REQUIRED WORK: Among the lines of data below, reproduce only those from the one with "cad_parts[node].hide_render = cad_parts[node].hide_viewport" through the one with "return (level, level, level, 1.0)", exactly as they stand, both ends included.

|---|

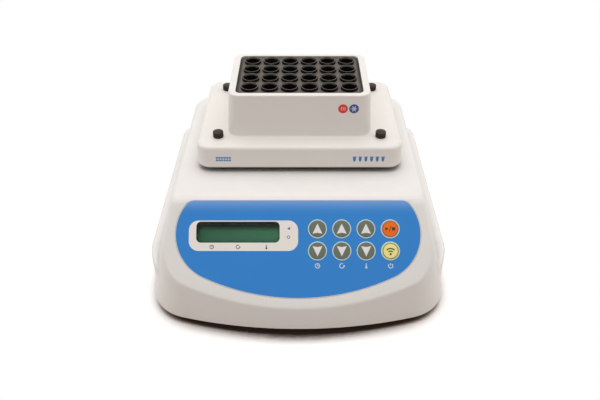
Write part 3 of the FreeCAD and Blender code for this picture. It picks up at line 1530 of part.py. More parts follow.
def make_block_housing():
    """White housing with drafted walls: a wide flange with a box on it, open for the tube block."""
    housing = body("BlockHousing")
    flange = sketch("Flange", housing, z=HOUSING_BOTTOM)
    draw_rounded_rectangle(flange, "flange_half_width", "flange_half_depth", "flange_corner")
    bind(pad(housing, flange, "flange_height - lip_thickness"), TaperAngle="0 - housing_draft")
    upper = sketch("Box", housing, z=FLANGE_TOP)
    foot_half_width = f"box_half_width + {BOX_SPREAD}"
    draw_rounded_rectangle(
        upper, foot_half_width, f"box_half_depth + {BOX_SPREAD}", f"box_corner + {BOX_SPREAD}"
    )
    bind(pad(housing, upper, "box_height"), TaperAngle="0 - housing_draft")
    flange_top, rim = number(FLANGE_TOP), number(RIM)
    half_width = number(foot_half_width)
    round_edges(housing, "flange_rounding", lambda edge: (
        lies_at(edge, flange_top) and not within_box(edge, half_width)
    ))
    round_edges(housing, "box_foot_rounding", lambda edge: (
        lies_at(edge, flange_top) and within_box(edge, half_width)
    ))
    round_edges(housing, "box_rounding", lambda edge: lies_at(edge, rim))
    opening = sketch("Opening", housing, z=RIM)
    draw_rounded_rectangle(opening, *OPENING_HALF, "block_corner + block_side_gap")
    pocket(housing, opening, "box_height + flange_height + overrun")
    foot = sketch("FootSeat", housing, z=f"{FLANGE_BOTTOM} + block_foot_height + block_side_gap")
    draw_rounded_rectangle(
        foot, f"{FOOT_HALF_WIDTH} + block_side_gap", f"{FOOT_HALF_DEPTH} + block_side_gap", "block_corner"
    )
    pocket(housing, foot, "block_foot_height + overrun")
    holes = [
        cylinder(
            "clamp_shank_radius + running_gap", "flange_height + 2 * overrun",
            f"{x} - orbit_radius", f"{y} - shaker_y", f"{FLANGE_BOTTOM} - overrun",
        )
        for x, y in CLAMP_PLACES
    ]
    return place(cut(housing, *holes), "orbit_radius", "shaker_y")


def within_box(edge, half_width):
    """Whether an edge lies no further out than the upper box."""
    bounds = edge.BoundBox
    return max(abs(bounds.XMin), abs(bounds.XMax)) < half_width + TOLERANCE


COLLAR_RADIUS = "(well_radius + well_collar_width)"
COLLAR_TOP = f"({BLOCK_TOP} + well_collar_height)"


def make_tube_block():
    """Metal block with its foot and a grid of wells, each with a raised collar."""
    block = body("TubeBlock")
    foot = sketch("Foot", block, z=FLANGE_BOTTOM)
    draw_rounded_rectangle(foot, FOOT_HALF_WIDTH, FOOT_HALF_DEPTH, "block_corner")
    pad(block, foot, "block_foot_height")
    upper = sketch("Upper", block, z=FLANGE_BOTTOM)
    draw_rounded_rectangle(upper, *BODY_HALF, "block_corner")
    pad(block, upper, f"{BLOCK_TOP} - {FLANGE_BOTTOM}")
    left, front = "(1 - well_columns) / 2 * well_pitch", "(1 - well_rows) / 2 * well_pitch"
    ring = sketch("Collar", block, x=left, y=front, z=BLOCK_TOP)
    collar = pad(block, draw_circle(ring, COLLAR_RADIUS), "well_collar_height")
    slant = sketch("Bevel", block, "XZ_Plane", x=left, y=COLLAR_TOP, z=f"0 - {front}")
    bevel = block.newObject("PartDesign::Groove", "Bevel")
    bevel.Profile = draw_collar_bevel(slant)
    bevel.ReferenceAxis = (slant, ["V_Axis"])
    mouth = sketch("Bore", block, x=left, y=front, z=COLLAR_TOP)
    bore = pocket(block, draw_circle(mouth, "well_radius"), "well_depth + well_collar_height")
    wells = block.newObject("PartDesign::MultiTransform", "Wells")
    across = block.newObject("PartDesign::LinearPattern", "Across")
    deep = block.newObject("PartDesign::LinearPattern", "Deep")
    across.Direction = (foot, ["H_Axis"])
    deep.Direction = (foot, ["V_Axis"])
    bind(across, Length="well_pitch * (well_columns - 1)", Occurrences="well_columns")
    bind(deep, Length="well_pitch * (well_rows - 1)", Occurrences="well_rows")
    wells.Originals = [collar, bevel, bore]
    wells.Transformations = [across, deep]
    block.Tip = wells
    return place(block, "orbit_radius", "shaker_y")


def draw_collar_bevel(drawing):
    """Profile that takes the outer edge off a collar when it is turned round the well's axis."""
    inner = f"{COLLAR_RADIUS} - well_collar_chamfer"
    outer = f"{COLLAR_RADIUS} + well_collar_chamfer"
    foot = "0 - well_collar_chamfer"
    draw_half_profile([
        (inner, "0"), (COLLAR_RADIUS, foot), (outer, foot), (outer, "well_collar_chamfer"),
        (inner, "well_collar_chamfer"),
    ])(drawing)
    return drawing


def make_clamp_screw(x, y):
    """Captive screw with a plain top and a ring groove round its knurled head."""
    head = "clamp_head_radius"
    middle = "(clamp_head_height / 2)"
    screw = revolve("ClampScrew", draw_half_profile([
        ("0", "0 - flange_height - clamp_reach"), ("clamp_shank_radius", "0 - flange_height - clamp_reach"),
        ("clamp_shank_radius", "0"), (head, "0"),
        (head, f"{middle} - clamp_groove_width"),
        (f"{head} - clamp_groove", f"{middle} - clamp_groove_width"),
        (f"{head} - clamp_groove", middle), (head, middle),
        (head, "clamp_head_height - clamp_groove"), (f"{head} - clamp_groove", "clamp_head_height"),
        ("0", "clamp_head_height"),
    ]))
    return place(screw, x, y, FLANGE_TOP)


def check_and_write():
    """Stop at any failed object, then write each piece to its own STEP file."""
    doc.recompute()
    for thing in doc.Objects:
        if "Invalid" in thing.State or "Error" in thing.State:
            raise ValueError(f"{thing.Name} ({thing.Label}) failed: {thing.State}")
    os.makedirs("parts", exist_ok=True)
    for piece in NODES:
        shape = piece.Shape
        if shape.isNull() or not shape.isValid() or not shape.Solids:
            raise ValueError(f"{piece.Label} has no valid solid")
        shape.exportStep(os.path.join("parts", f"{piece.Label}.step"))
    print(f"{len(NODES)} pieces written")


make_top_cover()
make_base()
make_panel()
make_rear()
make_electronics()
make_fan()
make_drive()
make_platform()
make_block()
check_and_write()
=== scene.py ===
"""Dressed scene of a bench thermo-shaker: finishes, printed panel, tube block, soft light and camera.

Lengths are in millimetres unless a docstring says otherwise. Blender gets them in metres.
"""

import json
import logging
import math
from dataclasses import dataclass, field
from enum import Enum

import bmesh
import bpy
from mathutils import Matrix, Vector

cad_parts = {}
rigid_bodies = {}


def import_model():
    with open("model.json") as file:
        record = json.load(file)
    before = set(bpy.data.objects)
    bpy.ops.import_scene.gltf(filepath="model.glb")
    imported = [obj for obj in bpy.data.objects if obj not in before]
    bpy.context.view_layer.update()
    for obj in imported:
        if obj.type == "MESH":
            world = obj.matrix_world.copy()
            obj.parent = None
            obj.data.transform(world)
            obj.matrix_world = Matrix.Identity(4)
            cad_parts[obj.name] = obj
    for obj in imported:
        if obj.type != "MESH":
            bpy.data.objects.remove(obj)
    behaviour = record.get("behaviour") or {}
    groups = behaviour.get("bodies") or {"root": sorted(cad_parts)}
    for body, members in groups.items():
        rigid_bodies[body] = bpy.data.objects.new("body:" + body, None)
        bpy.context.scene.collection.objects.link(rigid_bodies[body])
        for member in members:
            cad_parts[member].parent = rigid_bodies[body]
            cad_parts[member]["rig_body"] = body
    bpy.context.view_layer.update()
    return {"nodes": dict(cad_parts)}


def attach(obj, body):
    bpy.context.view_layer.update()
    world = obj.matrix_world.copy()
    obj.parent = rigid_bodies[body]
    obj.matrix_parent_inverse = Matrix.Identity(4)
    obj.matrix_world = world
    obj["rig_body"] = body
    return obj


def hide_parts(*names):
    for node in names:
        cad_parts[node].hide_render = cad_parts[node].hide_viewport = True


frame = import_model()

LOG = logging.getLogger("thermo_shaker")
MM = 0.001
PRINT_THICKNESS = 0.03
MERGE_DISTANCE = 0.002
SEAM_DISTANCE = 1e-4

Point = tuple[float, float]
Colour = tuple[float, float, float, float]
Mesh = bmesh.types.BMesh
Socket = bpy.types.NodeSocket
Given = Socket | float | Colour


def grey(level: float) -> Colour:
    """Return a scene-linear grey."""
    return (level, level, level, 1.0)


def linear(code: str, gain: float = 1.0) -> Colour:
    """Turn a screen colour such as "f0eee8" into a scene-linear colour.

    Args:
        code: Six hexadecimal digits.
        gain: Factor on the linear colour, for lighter or darker variants.

    Returns:
        Red, green, blue and an alpha of one.
    """
    parts = [int(code[i:i + 2], 16) / 255 for i in (0, 2, 4)]
    scene = [part / 12.92 if part <= 0.04045 else ((part + 0.055) / 1.055) ** 2.4 for part in parts]
    return (*[min(1.0, part * gain) for part in scene], 1.0)


WHITE = grey(1.0)


# Places on the object

def tipped(foot: Vector, turn: float) -> Matrix:
    """Return the placement of a flat figure that stands at foot, tipped up by an angle in radians."""
    return Matrix.Translation(foot * MM) @ Matrix.Rotation(turn, 4, "X") @ Matrix.Scale(MM, 4)


@dataclass(frozen=True)
class PanelPlane:
    """Sloping front panel: places are given across and down the slope from the bend."""

    slope: float = 47.0
    bend_y: float = -64.6
    deck: float = 91.9

    def normal(self) -> Vector:
        """Return the direction straight out of the panel."""
        turn = math.radians(self.slope)
        return Vector((0, -math.sin(turn), math.cos(turn)))

    def matrix(self, across: float, down: float, out: float = 0.0) -> Matrix:
        """Return the placement of a figure drawn flat, X across, Y up the slope and Z outwards.

        Args:
            across: Distance along X.
            down: Distance down the slope from the bend line.
            out: Distance above the panel's surface.

        Returns:
            A matrix from millimetres on the figure's plane to metres in the frame.
        """
        turn = math.radians(self.slope)
        rise = Vector((0, math.cos(turn), math.sin(turn)))
        foot = Vector((across, self.bend_y, self.deck)) - down * rise + out * self.normal()
        return tipped(foot, turn)


@dataclass(frozen=True)
class FrontWall:
    """Wall that faces the front and leans back by the mould's draft, in degrees."""

    depth: float
    level: float
    draft: float = 4.0

    def matrix(self, across: float, height: float, out: float = 0.0) -> Matrix:
        """Return the placement of a figure drawn flat, X across, Y up the wall and Z outwards.

        Args:
            across: Distance along X.
            height: Height above the ground.
            out: Distance in front of the wall.

        Returns:
            A matrix from millimetres on the figure's plane to metres in the frame.
        """
        lean = math.radians(self.draft)
        depth = self.depth + (height - self.level) * math.tan(lean) - out
        return tipped(Vector((across, depth, height)), math.pi / 2 - lean)


PANEL = PanelPlane()


# Shader nodes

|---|

ANSWER TO THIS PROBLEM:
        cad_parts[node].hide_render = cad_parts[node].hide_viewport = True


frame = import_model()

LOG = logging.getLogger("thermo_shaker")
MM = 0.001
PRINT_THICKNESS = 0.03
MERGE_DISTANCE = 0.002
SEAM_DISTANCE = 1e-4

Point = tuple[float, float]
Colour = tuple[float, float, float, float]
Mesh = bmesh.types.BMesh
Socket = bpy.types.NodeSocket
Given = Socket | float | Colour


def grey(level: float) -> Colour:
    """Return a scene-linear grey."""
    return (level, level, level, 1.0)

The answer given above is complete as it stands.